Task:
Reproduce the lines from the one bearing "crotch_pad();" through the one bearing "for node in", inclusive. Copy them exactly; include no other line.

Data lines:
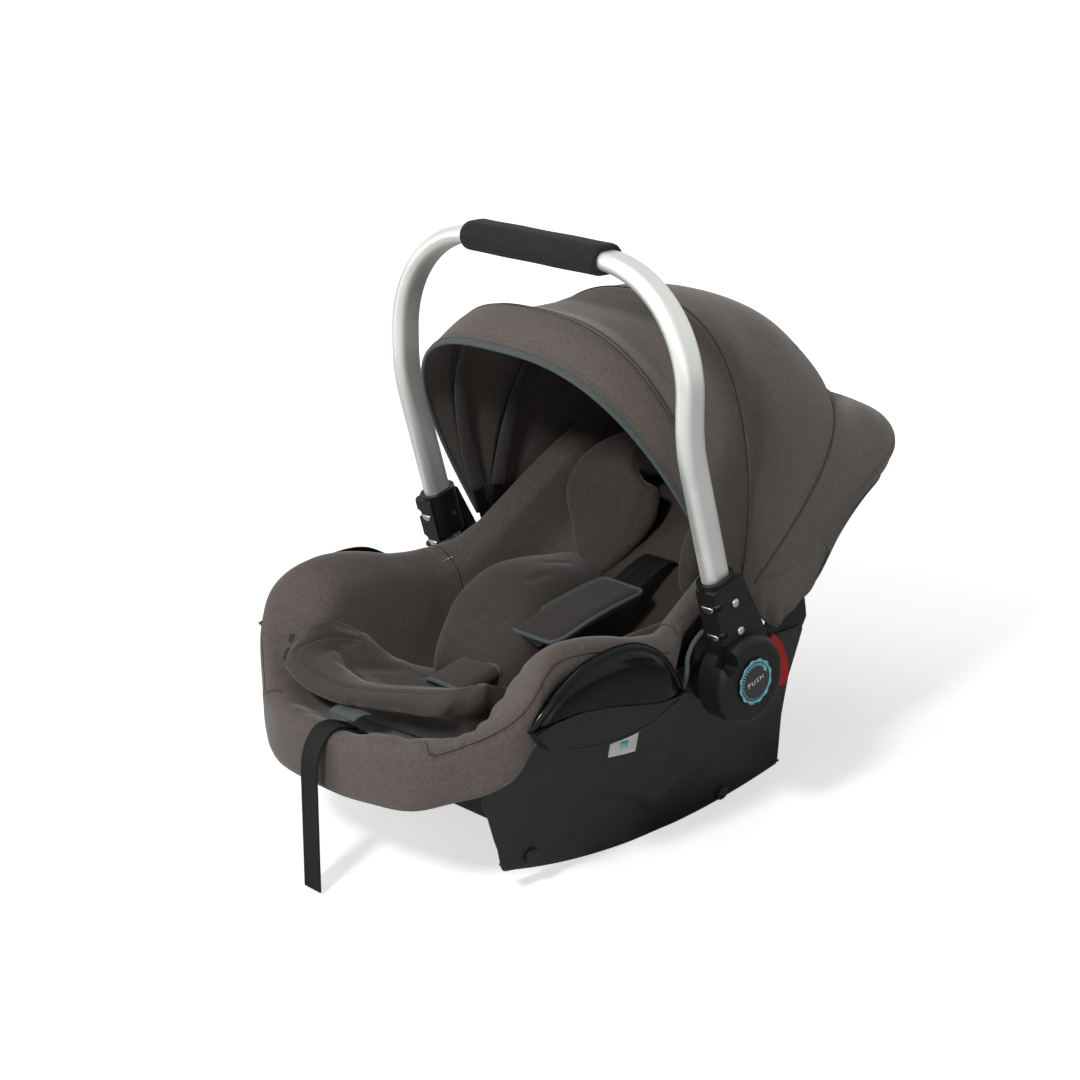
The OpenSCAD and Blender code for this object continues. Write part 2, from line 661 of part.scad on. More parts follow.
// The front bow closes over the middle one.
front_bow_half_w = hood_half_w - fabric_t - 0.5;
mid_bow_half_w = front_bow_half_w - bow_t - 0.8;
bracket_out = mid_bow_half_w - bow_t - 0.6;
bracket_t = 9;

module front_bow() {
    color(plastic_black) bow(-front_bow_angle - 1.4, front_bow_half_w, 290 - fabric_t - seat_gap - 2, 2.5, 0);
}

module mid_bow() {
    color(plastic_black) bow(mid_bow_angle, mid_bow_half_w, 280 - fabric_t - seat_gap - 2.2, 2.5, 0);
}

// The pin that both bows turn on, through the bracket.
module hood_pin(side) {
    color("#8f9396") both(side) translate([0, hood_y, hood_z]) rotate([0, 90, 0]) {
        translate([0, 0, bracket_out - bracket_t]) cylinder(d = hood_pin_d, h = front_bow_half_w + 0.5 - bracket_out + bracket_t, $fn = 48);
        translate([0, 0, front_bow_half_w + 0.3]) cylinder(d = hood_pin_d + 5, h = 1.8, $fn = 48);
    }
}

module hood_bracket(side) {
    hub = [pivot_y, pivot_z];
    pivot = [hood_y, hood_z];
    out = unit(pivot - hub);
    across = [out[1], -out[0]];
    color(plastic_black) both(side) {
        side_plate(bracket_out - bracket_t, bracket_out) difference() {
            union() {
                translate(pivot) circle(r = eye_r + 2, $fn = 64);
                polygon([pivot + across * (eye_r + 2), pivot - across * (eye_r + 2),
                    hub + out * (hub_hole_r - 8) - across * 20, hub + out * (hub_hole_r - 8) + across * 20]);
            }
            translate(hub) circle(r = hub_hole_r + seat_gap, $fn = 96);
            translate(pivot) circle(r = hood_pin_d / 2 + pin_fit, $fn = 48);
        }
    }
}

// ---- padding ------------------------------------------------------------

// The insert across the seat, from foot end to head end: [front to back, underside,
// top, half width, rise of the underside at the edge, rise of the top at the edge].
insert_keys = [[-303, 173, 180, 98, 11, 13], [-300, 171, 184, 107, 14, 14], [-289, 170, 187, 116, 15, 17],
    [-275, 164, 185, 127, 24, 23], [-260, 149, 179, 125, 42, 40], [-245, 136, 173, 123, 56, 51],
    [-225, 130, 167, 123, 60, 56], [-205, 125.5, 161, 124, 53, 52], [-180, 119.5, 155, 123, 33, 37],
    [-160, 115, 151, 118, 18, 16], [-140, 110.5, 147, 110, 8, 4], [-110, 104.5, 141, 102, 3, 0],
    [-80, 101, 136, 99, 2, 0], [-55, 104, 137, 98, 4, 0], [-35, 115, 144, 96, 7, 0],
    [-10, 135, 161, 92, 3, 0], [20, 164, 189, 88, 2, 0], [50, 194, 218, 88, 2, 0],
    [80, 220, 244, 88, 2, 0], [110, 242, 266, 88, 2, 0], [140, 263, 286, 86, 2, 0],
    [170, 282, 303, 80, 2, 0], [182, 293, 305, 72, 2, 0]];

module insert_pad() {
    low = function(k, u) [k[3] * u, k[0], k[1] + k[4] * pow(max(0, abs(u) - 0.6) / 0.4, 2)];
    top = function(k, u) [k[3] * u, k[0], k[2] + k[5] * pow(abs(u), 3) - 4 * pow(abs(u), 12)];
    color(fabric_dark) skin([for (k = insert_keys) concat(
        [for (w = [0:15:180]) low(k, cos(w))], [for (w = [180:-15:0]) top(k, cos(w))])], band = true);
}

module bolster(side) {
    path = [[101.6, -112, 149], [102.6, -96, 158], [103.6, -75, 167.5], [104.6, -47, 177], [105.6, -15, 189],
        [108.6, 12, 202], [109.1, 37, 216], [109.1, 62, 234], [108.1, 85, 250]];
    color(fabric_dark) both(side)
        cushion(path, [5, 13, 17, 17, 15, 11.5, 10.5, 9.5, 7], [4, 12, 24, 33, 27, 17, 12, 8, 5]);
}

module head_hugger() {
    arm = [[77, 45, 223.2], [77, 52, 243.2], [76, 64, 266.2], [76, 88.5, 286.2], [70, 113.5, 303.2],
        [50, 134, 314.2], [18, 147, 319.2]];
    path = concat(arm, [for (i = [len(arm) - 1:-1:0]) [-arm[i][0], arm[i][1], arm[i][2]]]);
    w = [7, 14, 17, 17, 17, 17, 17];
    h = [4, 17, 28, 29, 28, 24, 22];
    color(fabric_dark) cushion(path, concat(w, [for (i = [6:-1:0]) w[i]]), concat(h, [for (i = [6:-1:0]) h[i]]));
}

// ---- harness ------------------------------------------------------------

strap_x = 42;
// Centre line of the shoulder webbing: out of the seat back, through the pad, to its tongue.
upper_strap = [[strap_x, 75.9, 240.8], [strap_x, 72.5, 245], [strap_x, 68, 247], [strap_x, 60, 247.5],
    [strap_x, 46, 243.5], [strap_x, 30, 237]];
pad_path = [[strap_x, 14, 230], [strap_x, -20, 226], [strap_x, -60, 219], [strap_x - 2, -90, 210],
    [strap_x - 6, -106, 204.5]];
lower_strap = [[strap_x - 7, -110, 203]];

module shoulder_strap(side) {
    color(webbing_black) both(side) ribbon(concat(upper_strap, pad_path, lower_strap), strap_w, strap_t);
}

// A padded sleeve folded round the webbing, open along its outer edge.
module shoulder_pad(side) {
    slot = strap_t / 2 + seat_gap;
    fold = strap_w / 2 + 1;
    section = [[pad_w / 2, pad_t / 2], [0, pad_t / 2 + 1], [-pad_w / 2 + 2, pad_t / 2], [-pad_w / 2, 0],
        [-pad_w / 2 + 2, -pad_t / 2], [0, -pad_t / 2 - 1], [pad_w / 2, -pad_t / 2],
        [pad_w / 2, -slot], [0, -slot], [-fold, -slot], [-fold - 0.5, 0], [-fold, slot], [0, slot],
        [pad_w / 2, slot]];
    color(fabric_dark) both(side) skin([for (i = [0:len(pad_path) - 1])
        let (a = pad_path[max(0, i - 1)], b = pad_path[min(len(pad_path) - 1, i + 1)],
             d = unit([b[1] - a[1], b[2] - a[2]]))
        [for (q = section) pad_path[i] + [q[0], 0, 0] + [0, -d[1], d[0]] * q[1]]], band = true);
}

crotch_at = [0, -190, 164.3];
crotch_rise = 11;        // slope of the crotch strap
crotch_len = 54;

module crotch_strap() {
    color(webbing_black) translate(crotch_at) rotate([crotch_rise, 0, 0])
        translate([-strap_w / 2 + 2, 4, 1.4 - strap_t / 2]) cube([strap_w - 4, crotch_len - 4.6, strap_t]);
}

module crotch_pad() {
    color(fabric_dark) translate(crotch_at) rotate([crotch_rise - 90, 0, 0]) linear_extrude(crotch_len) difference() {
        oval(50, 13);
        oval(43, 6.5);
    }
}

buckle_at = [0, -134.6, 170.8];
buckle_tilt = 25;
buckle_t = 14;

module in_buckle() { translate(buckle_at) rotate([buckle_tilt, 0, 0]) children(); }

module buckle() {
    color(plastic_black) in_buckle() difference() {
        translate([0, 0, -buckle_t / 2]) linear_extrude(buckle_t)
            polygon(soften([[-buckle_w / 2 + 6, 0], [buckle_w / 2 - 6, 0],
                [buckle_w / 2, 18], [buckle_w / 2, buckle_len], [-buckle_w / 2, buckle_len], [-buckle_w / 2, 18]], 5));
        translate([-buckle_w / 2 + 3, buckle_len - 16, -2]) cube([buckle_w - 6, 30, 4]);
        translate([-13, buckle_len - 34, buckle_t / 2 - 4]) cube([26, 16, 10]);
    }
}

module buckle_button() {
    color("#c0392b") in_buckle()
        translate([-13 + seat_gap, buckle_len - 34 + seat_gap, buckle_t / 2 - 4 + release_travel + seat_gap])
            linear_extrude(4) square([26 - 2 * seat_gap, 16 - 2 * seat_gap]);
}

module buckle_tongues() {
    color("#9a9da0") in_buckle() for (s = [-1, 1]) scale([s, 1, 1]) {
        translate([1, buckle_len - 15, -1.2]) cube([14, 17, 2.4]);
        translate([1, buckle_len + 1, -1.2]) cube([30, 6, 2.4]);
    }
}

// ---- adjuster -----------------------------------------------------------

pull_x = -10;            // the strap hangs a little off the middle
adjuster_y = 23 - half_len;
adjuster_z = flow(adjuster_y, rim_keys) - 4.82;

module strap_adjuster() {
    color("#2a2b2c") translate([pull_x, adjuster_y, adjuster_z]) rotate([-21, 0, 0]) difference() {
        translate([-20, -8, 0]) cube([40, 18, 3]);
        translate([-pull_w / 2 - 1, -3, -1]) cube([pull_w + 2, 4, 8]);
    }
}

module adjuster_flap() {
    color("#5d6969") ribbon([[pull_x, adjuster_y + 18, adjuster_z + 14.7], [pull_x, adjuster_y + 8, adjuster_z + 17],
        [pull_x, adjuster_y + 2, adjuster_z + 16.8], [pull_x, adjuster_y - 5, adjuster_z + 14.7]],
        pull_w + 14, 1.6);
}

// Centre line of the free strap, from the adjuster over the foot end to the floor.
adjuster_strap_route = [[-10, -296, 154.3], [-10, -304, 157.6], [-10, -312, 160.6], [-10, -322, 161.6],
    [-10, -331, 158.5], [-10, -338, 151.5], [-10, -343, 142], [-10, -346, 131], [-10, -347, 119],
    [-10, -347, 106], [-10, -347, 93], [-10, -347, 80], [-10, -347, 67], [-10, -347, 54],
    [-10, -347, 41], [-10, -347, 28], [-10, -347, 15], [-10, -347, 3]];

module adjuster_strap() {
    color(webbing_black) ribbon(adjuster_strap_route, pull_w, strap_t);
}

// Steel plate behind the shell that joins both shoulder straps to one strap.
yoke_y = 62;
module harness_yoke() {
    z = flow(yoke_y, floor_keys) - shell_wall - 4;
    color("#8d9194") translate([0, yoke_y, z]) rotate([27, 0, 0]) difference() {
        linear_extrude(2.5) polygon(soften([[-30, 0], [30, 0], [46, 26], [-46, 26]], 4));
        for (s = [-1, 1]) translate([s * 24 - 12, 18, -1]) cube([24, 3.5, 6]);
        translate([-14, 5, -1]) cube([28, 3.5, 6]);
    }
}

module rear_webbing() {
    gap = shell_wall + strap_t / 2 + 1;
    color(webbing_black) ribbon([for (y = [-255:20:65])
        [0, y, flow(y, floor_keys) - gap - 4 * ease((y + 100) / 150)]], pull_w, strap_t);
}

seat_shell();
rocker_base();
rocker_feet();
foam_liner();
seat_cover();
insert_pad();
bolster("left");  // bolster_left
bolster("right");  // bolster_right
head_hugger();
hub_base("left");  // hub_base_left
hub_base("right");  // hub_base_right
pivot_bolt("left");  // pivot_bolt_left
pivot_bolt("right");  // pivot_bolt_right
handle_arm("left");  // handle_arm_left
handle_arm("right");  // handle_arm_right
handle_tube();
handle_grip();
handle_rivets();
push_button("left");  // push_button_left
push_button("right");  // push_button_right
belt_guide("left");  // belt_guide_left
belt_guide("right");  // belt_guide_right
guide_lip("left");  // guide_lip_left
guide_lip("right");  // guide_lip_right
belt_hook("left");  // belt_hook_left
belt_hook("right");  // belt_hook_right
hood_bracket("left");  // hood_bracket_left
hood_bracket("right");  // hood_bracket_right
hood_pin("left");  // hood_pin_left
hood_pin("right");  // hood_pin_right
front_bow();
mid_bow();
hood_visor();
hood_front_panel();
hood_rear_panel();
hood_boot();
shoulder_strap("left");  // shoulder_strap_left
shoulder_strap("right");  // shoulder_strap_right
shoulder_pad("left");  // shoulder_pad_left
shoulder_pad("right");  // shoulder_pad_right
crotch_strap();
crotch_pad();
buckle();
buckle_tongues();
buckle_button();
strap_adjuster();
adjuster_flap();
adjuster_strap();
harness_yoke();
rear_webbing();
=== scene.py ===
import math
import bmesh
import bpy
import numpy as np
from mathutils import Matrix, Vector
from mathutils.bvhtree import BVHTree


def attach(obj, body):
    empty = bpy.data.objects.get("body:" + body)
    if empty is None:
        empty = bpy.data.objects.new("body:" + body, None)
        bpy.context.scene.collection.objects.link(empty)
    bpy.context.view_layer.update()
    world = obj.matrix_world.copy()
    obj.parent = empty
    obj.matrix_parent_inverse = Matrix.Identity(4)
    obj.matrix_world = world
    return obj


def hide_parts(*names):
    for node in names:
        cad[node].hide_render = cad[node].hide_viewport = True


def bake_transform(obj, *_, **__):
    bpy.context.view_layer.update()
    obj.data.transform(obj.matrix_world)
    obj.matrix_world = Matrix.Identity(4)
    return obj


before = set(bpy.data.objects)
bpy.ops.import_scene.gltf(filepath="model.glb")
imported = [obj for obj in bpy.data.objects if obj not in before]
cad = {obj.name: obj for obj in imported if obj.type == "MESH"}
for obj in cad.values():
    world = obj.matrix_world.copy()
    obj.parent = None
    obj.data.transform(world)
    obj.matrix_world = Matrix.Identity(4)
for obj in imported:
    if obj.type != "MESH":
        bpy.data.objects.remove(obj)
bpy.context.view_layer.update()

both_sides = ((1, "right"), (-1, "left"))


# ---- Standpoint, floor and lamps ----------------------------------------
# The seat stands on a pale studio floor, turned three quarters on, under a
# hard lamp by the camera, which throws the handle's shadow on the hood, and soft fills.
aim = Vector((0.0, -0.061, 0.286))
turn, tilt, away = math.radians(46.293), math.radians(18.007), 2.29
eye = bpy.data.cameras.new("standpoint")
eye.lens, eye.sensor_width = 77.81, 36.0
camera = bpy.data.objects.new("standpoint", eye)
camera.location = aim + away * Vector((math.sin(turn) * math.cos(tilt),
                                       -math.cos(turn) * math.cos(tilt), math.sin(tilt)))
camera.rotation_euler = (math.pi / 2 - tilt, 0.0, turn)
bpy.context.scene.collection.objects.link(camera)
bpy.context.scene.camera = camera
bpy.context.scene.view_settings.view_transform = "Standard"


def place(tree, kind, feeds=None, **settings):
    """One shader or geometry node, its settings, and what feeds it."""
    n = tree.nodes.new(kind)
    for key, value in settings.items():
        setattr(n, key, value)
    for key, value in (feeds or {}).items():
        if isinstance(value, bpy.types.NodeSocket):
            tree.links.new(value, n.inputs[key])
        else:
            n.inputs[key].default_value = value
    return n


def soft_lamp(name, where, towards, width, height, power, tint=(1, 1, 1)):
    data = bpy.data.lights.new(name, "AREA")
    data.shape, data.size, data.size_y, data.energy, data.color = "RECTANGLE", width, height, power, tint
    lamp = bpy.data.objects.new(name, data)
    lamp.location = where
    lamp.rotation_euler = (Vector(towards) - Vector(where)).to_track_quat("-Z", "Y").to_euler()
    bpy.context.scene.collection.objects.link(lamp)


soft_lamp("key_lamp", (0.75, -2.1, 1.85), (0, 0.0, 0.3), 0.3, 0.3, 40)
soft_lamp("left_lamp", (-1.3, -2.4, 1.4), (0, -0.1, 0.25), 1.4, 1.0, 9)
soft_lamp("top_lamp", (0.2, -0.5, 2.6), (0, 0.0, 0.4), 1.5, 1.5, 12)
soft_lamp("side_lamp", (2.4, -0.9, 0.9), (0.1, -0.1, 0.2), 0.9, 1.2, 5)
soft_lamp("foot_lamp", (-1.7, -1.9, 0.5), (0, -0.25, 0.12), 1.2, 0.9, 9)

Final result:
crotch_pad();
buckle();
buckle_tongues();
buckle_button();
strap_adjuster();
adjuster_flap();
adjuster_strap();
harness_yoke();
rear_webbing();
=== scene.py ===
import math
import bmesh
import bpy
import numpy as np
from mathutils import Matrix, Vector
from mathutils.bvhtree import BVHTree


def attach(obj, body):
    empty = bpy.data.objects.get("body:" + body)
    if empty is None:
        empty = bpy.data.objects.new("body:" + body, None)
        bpy.context.scene.collection.objects.link(empty)
    bpy.context.view_layer.update()
    world = obj.matrix_world.copy()
    obj.parent = empty
    obj.matrix_parent_inverse = Matrix.Identity(4)
    obj.matrix_world = world
    return obj


def hide_parts(*names):
    for node in names:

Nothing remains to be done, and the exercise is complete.